Using machine learning, risk prevention systems can detect fraud before it happens and reveal the risk before bad actors can achieve their goals — so merchants can decide whether to accept or reject a transaction within seconds. For example, “device fingerprinting” uses characteristics about the software and hardware of remote computing devices to identify unique devices and track the behaviour of devices that access a website or application. Device fingerprinting doesn’t use personal information but allows for returning devices to be verified in real time by their unique configuration characteristics. If there is any correlation or pattern between the device and fraudulent behaviour, this can result in a high-risk score and the transaction will be rejected.
Flexibility, Choice and Safety
In a tough economic climate, it’s important to give customers flexibility and choice of payment options to meet their needs at the time. This includes offering an easy way to retry a different funding option as well as payment options such as BNPL (preferably with low or no consumer fees or interest).
However, choice and flexibility must be balanced with safety. Australian consumers have seen numerous large data breaches over the last few years and are wary of providing online retailers with non-necessary information.
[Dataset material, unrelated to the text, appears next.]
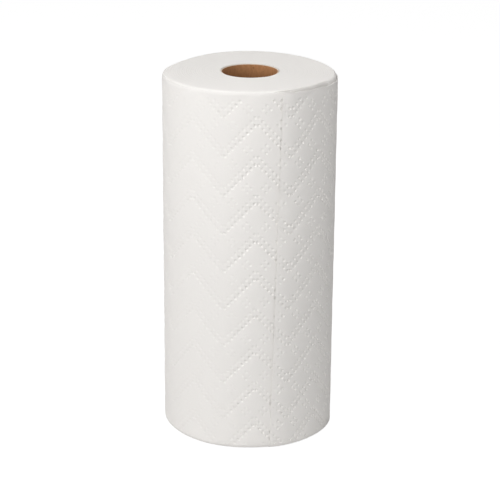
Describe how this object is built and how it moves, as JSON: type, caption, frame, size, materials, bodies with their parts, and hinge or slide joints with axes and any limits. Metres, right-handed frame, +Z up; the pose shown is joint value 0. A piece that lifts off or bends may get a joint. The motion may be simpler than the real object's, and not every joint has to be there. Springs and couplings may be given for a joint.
{
  "type": "paper towel roll",
  "caption": "Full roll of white embossed kitchen paper wound on a plain cardboard core, standing on its end.",
  "frame": {"origin": "on the roll's axis, at the lower end that it stands on", "axes": "+Z up along the roll's axis, -Y towards the side with the tail of the web, +X to the viewer's right"},
  "size_m": [0.1277, 0.1275, 0.2794],
  "materials": {
    "paper": "white embossed tissue, matt and soft",
    "cardboard": "plain brown board, spiral wound, matt"
  },
  "bodies": {
    "root": {"paper_roll": "paper", "core": "cardboard"}
  },
  "joints": []
}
Your checkout needs to be optimised to reduce the amount of data a consumer needs to input – such as address information that can be pulled through from their existing digital wallet.
When every cent counts, it’s important to optimise your authorisation rate and reduce the risk of fraud while allowing the maximum number of legitimate transactions to proceed. There are tiered fraud protection offerings out there that provide solutions for diverse needs under one roof. Look for the solution that works for you both now and that will scale up as needed in the future.
Fraud prevention technologies that leverage large historical data sets to inform machine learning and artificial intelligence will naturally make more informed and accurate fraud decisions. There are lots of out of box solutions out there with machine learning built in – but it is the richness of the data set that can make the most difference.